Tuesday, October 21, 2008

Wistful visit to an old home


We love Seattle. We lived there for 21 years, raised both our sons there, and we love to visit them and our old friends. But there's a bittersweet element to these visits. As we get caught up with our old friends we hear news of lives changing, and because we only visit every 4 months or so, we hear a lot all at once. It can be overwhelming, and this time in particular it hit me with a strong wave of emotion. One old friend is now a grandmother, her teenage daughter - who my son used to babysit - is now a mother. Another old friend just got fired. A dear friend is reaching the end of a long and full life. Two long-married couples are going through painful divorces. One disowned a daughter after she came out of the closet. Another's life has become taken over by a religious obsession.

Wow.

At times during the trip I had to find quiet moments to just sit and take all these changes in. Some of these were friends who's lives seemed as solid as Mt. Rainier. The one who was fired seemed on the perfect career track; respected, admired, and happy. Some were friends who seemed to have it all; I would never have imagined a religious obsession overtaking what I thought was such a collected person with the perfect family and home. I would never have predicted any of these twists and turns in the lives of people I thought I knew so well. But, really, that says more about me and my perceptions than about them. That old saying, that you never know what goes on behind closed doors, that's what I found myself thinking. We show our friends the face we want them to see but everyone has other faces, the ones kept in the jar by the door.

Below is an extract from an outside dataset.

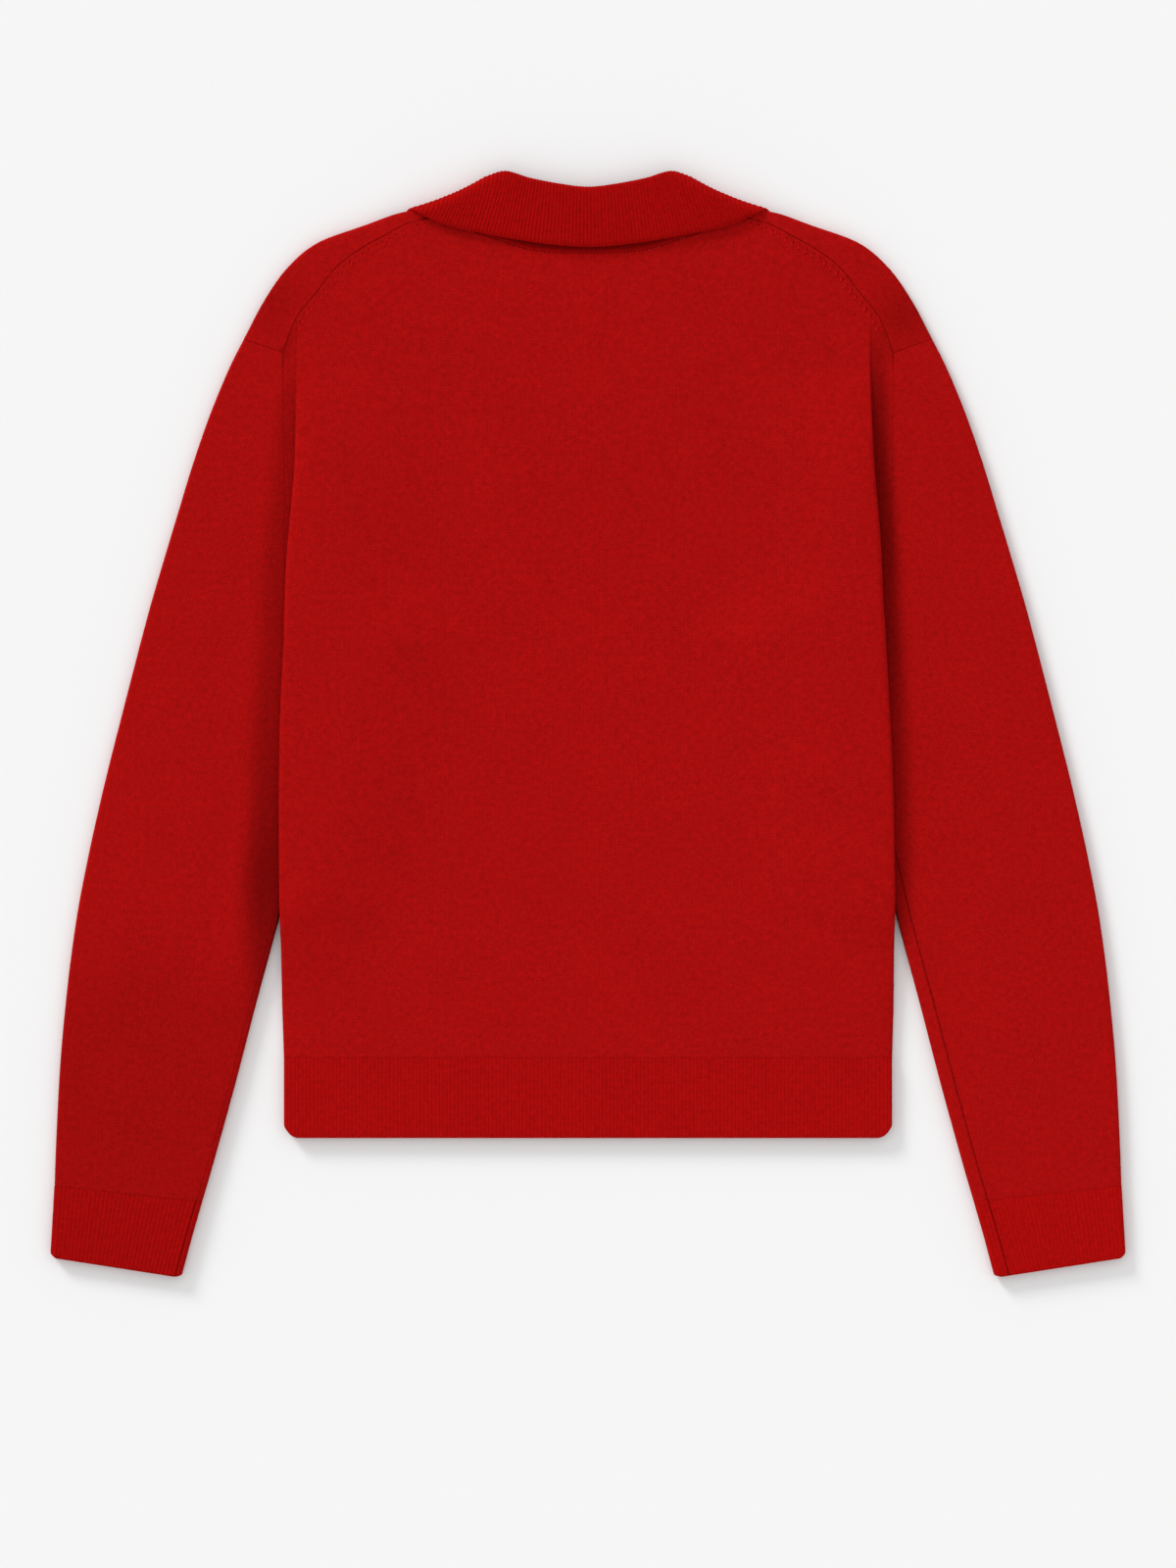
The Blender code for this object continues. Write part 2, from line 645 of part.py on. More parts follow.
class Lap:
    """The fold at the collar's side, which carries the strip round from the back to the front."""

    def __init__(self):
        low, high = np.array(LAP[0]), np.array(LAP[1])
        way = (high - low) / np.linalg.norm(high - low)
        self.out = np.array((way[1], -way[0]))
        self.start = low - self.out * (1.5 * COLLAR_LAYER + RIBBED / 2)
        self.middle = RIBBED / 2 + 1.5 * COLLAR_LAYER
        self.turn_length = math.pi * COLLAR_LAYER

    def open_out(self, point, under):
        """Where a point of the folded strip lies when the strip is opened out flat."""
        if not under:
            return point
        inside = np.dot(self.start - point, self.out)
        return point + self.out * (2 * inside + self.turn_length)

    def fold(self, point, stack):
        """A point of the flat strip, stack above its middle height, folded at the lap."""
        past = np.dot(point - self.start, self.out)
        if past <= 0:
            return (*point, self.middle + stack)
        base = point - self.out * past
        if past >= self.turn_length:
            return (*(base - self.out * (past - self.turn_length)), self.middle - stack)
        angle = past / COLLAR_LAYER
        return (*(base + self.out * stack * math.sin(angle)), self.middle + stack * math.cos(angle))


def collar_line(lap, name):
    """One of the collar's lines in the strip opened out flat."""
    rows = COLLAR.points(name + "_x", name + "_y", name + "_under")
    return np.array([lap.open_out(row[:2], row[2] > 0) for row in rows])


def collar_stations(edge):
    """Orders along the collar's edge, two to a rib where the ribs show, and their relief."""
    fine = np.linspace(0, RIBS_TO, 80 * RIBS_TO)
    curve = flow(edge, fine)
    ribs = rib_count(curve, RIB_PITCH)
    reached = np.concatenate([[0], np.cumsum(np.linalg.norm(np.diff(curve, axis=0), axis=1))])
    ribbed = np.interp(np.linspace(0, reached[-1], 2 * ribs + 1), reached, fine)
    plain = np.linspace(RIBS_TO, len(edge) - 1, COLLAR_ENDS + 1)[1:]
    return np.concatenate([ribbed, plain]), np.concatenate([ridges(ribs), 0 * plain])


def collar_column(lap, neck, roll, edge):
    """One line of the collar: up the plain stand, over the roll and down the ribbed fall.

    Each point has X, Y, Z and how much of the ribs' relief it has.
    """
    low = 0.5 * COLLAR_LAYER
    radius = COLLAR_LAYER / 2
    outward = roll - (neck + edge) / 2
    outward /= np.linalg.norm(outward)
    path = [(neck + (roll - neck) * t, low, 0) for t in np.linspace(0, 1, 2 * ARC_STEPS)]
    for reach, height in arc((0, low + radius), radius, -90, 90)[1:-1]:
        path.append((roll + outward * reach, height, (height - low) / (2 * radius)))
    path += [(roll + (edge - roll) * t, low + 2 * radius, 1) for t in np.linspace(0, 1, 4 * ARC_STEPS)]
    folded = [(*lap.fold(place, stack), ribbed) for place, stack, ribbed in path]
    return resample(folded, COLLAR_ROWS, bend=40 * MM)


def build_collar():
    lap = Lap()
    neck, roll, edge = (collar_line(lap, name) for name in ("neck", "roll", "edge"))
    orders, relief = collar_stations(edge)
    lines = zip(flow(neck, orders), flow(roll, orders), flow(edge, orders))
    right = np.array([collar_column(lap, *ends) for ends in lines]).transpose(1, 0, 2)
    raised = relief * right[:, :, 3]
    raised = np.concatenate([raised[:, :0:-1], raised], axis=1)
    wall("collar", mirrored(right[:, :, :3]), RIBBED, COLLAR_RED, raised)


def main():
    for item in list(bpy.data.objects):
        bpy.data.objects.remove(item, do_unlink=True)
    build_back()
    build_front()
    for name, side in (("left", -1), ("right", 1)):
        build_sleeve("sleeve_" + name, side)
        build_cuff("cuff_" + name, side)
    build_hem_back()
    build_hem_front()
    build_collar()


main()
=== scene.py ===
"""Dresses a red cashmere sweater with a ribbed collar, laid flat on its front, back up.

Metres, +Z up, +Y from the hem to the collar. The tables give sizes in millimetres for the right half
(+X), which is mirrored for the left. Each piece of the garment is a sheet of cloth: a fine grid on its
middle surface is worked out from the tables, given the loft and the creases of the whole garment, and
thickened. Layers are counted from the surface that the garment lies on.
"""

import logging
import math
from collections.abc import Iterable, Sequence
from dataclasses import dataclass, field
from enum import Enum

import bpy
import numpy as np
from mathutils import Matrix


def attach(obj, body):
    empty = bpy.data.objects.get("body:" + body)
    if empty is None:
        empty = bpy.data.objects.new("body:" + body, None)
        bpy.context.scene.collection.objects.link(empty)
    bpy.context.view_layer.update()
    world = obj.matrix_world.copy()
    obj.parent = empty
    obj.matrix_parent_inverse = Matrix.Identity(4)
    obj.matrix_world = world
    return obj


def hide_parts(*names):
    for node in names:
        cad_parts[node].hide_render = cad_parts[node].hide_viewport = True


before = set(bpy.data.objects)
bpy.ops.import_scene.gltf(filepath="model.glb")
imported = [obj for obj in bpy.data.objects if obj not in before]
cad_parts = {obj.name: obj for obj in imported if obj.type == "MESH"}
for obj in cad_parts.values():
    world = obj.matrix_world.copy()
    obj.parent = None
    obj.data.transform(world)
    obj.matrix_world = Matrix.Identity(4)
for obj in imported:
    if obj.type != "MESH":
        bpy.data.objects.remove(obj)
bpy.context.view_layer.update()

MM = 0.001
LOG = logging.getLogger("sweater")

CLOTH = 1.8 * MM  # thickness of the plain knit
RIBBED = 2.0 * MM  # thickness of the ribbed bands and the collar
LAYER = 2.4 * MM  # height from one layer of plain knit to the next
COLLAR_LAYER = 2.9 * MM  # the same for the ribbed cloth of the collar
JOIN = 0.08 * MM  # gap between two sewn edges
RIB_PITCH = 2.46 * MM
CUFF_RIB_PITCH = 2.8 * MM
RESTING = 1.8 * MM  # cloth that lies lower than this has its ribs carved in, not raised
STEP = 3.0 * MM  # from one row of a grid to the next
RIB_COLUMNS = 6  # columns to a rib where the ribs show
ARC_STEPS = 20
FREE_EDGE = (1.0 * MM, 0.45 * MM, 0.12 * MM, 0.0)  # from a free edge to the grid's last rows
FOLD_BEND = 6 * MM  # the length that a radian of turn counts for where a section is folded
COINCIDENT = 1e-7  # points of a path nearer to each other than this count as one
FAR = 1.0  # further than the groove of any seam reaches

HEM_TOP = -216.2 * MM
HEM_END = -268.2 * MM
YOKE = 230.2 * MM  # the first level section of the back
FRONT_YOKE = 199.0 * MM  # the first level section of the front
TAIL_END = 63.0 * MM  # from here up the armhole seam is reached by a second fold under the tuck
UNDERARM = 53.0 * MM


class Side(Enum):
    """The two halves of the garment, as the sign of X."""

    LEFT = -1
    RIGHT = 1


class Stitch(Enum):
    """How a cloth is knitted."""

    JERSEY = "jersey"
    RIB = "rib"


class Border(Enum):
    """The four edges of a piece's grid."""

    FIRST_ROW = "first row"
    LAST_ROW = "last row"
    FIRST_COLUMN = "first column"
    LAST_COLUMN = "last column"


# Numbers and paths


class Table:
    """Rows of millimetres under named columns, read on smooth curves along the first column."""

    def __init__(self, names: str, *rows: Sequence[float]) -> None:
        """Keeps the rows in rising order.

        Args:
            names: the columns' names, parted by spaces.
            rows: the rows, a number to each column.
        """
        self.names = names.split()
        self.rows = np.array(sorted(rows), float)

    def number(self, name: str, at: float | np.ndarray) -> float | np.ndarray:
        """Reads a column as it is written.

        Args:
            name: the column.
            at: where to read it along the first column.

        Returns:
            What stands there, or between the rows what a smooth curve gives.
        """
        column = self.rows[:, self.names.index(name)]
        low, high = self.rows[0, 0], self.rows[-1, 0]
        found = smooth_rows(column, self.rows[:, 0], np.clip(np.ravel(at), low, high))
        return found.reshape(np.shape(at)) if np.ndim(at) else float(found[0])

    def length(self, name: str, at: float | np.ndarray) -> float | np.ndarray:
        """Reads a column of lengths at a length, both in metres."""
        return self.number(name, np.asarray(at) / MM if np.ndim(at) else at / MM) * MM

    def points(self, *names: str) -> np.ndarray:
        """Returns the named columns side by side, in metres."""
        return self.rows[:, [self.names.index(name) for name in names]] * MM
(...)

I sat outside one day and just took a break, absorbing all the news I had heard. I listened to the wind humming through the trees. Seattle in the fall is so lovely; every tree is a rainbow of fluttering leaves, making a crunchy red, gold and orange carpet below your feet. The clouds are moving in and the rain is just starting. There's a bittersweet element in the air, of summer leaving and the long grey wet winter beginning, and it matched my bittersweet feelings perfectly.

And of course, all this news was a good reminder to me, to count my blessings and appreciate the good and bad in my own life. Seeing my two sons is what I thought about the most; each time I spend time with them I love them more and more. I am so proud of those two young men, but they also make me laugh and it is so merry being with them. And I reflect on how lucky my husband and I are to have them, and to still have each other to have and to hold, to hug and to laugh with, after all these years. Right before we left for Seattle we attended the wedding of a dear friend, who was a radiant and elegant bride. We were younger than my friend and her new husband when we married and there is no way I can impart-to them or to anyone-what a long strange trip our marriage had been. I wish I had the words to tell them, oh, how it's worth it.

I love my visits to Seattle but I am so happy to come back to the beautiful desert. This is the place I call home. I've lived in states on both U.S. coasts and in between, and in two other countries, and I could never have predicted that I would have ended up in this wild and beautiful land with giant saguaros and bobcats on my roof. And then it hit me: of course I couldn't have predicted the dramatic changes in my friends lives - I couldn't even predict my own! Life is what it is, this roller coaster ride. You get in and hang on. And if you can remember to enjoy the ride, it's a wonderful, wonderful thing.